Id use the spray foam to seal it up, and then add paper backed fiberglass for good measure...

now, to cut the fiberglass the easy way...

take a 2x4 place it on top of the fiberglass paper side up... using a utility knife, cut along the 2x that your kneeling on, with out cutting yourself... a piece about 2"s longer than your joists are tall should do the trick

buy the 2 pack of stanley 99e utility knives.. dont worry theres 3 'free' blades in each knife

as far as caulk, skip the crap from home depot, the stuff is garbage, go to sherwin williams and buy some 850, and a dripless caulk gun

while at sherwin williams, open a home owner account, and use real paint going forward.


----------



## flofloflo (Jan 4, 2019)

Thanks both for your replies, it's very helpful.

Specifically about the can of spray foam, is it usually okay to do this in a furnace room? Or are there usually rules about covering it up?


----------



## Bud9051 (Nov 11, 2015)

Another approach could be "rope caulk" It comes in a roll where you can separate smaller beads and form it like clay and push it into place. Can foam is not real easy to use in awkward places and as you asked may need to be covered with a thermal protective layer. Once you have sealed all air leaks then stuff the cavities with Roxul insulation. much denser than fiberglass and easy to cut.

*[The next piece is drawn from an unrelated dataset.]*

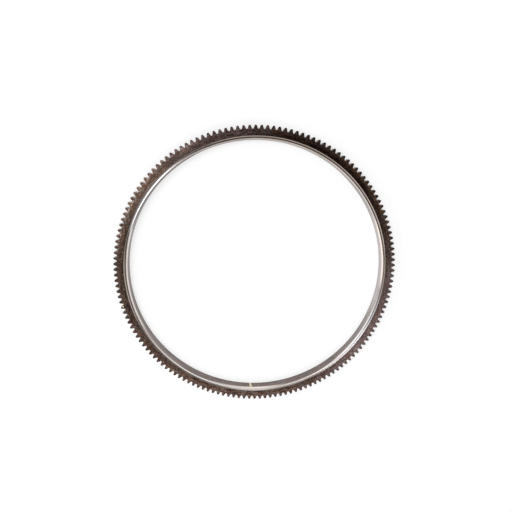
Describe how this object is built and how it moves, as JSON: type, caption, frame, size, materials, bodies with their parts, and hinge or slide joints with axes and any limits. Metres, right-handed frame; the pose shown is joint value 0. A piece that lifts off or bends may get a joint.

I can't get more specific from the pictures provided, not sure what is on the other side and where some of those pipes go. But as you said, when it is cold you can feel the air coming in. Tube caulking or rope caulking for small areas may work well for you.

Note, This is just the furnace room, how about the rest of the foundation, does it leak as bad and is just not accessible from inside?

Bud


----------



## ront02769 (Nov 28, 2008)

Use great stuff fireblock. More expensive than the other but made to insulate around hot pipes.


----------



## carpdad (Oct 11, 2010)

First would be finding the air that's coming in. If you block off just that area, air may find its way upstairs.:smile: Can you check outside for holes or such? 

Its also possible to create moisture problems by using insulations that is a vapor barrier. If you stop the air leak, they all become vapor barriers, so you want to learn your building first. Example, if you put a foam board against the bricks, what happens to the joists touching the bricks? How much moisture is acceptable and will it dry out?



As such, you may want to seal the biggest air leaks but not go crazy with the air sealing until you know more about your house. As bud noted, I think the mineral wool insulation, stuffed tightly between the pipes, would be the safe choice.


Can foam doesn't set up in a flash, esp in a colder temps. If you spray now around those pipes, the foam could remain runny and you can end up with a mess. If using foam, stuff some insulation far in so you have some sort of a backer. Then spray in small amount, let it set and keep adding and letting it set. Keep the cans in warmer rooms and shake well before using. You can also join two pipes together by rimming one pipe end. Longer tube is handy in tighter spaces. If you don't use the whole can (try to use the whole thing), leave the trigger on and let the foam set up. This protects the spout and you can reuse it at least within a week. Acetone cleans up the foam.


----------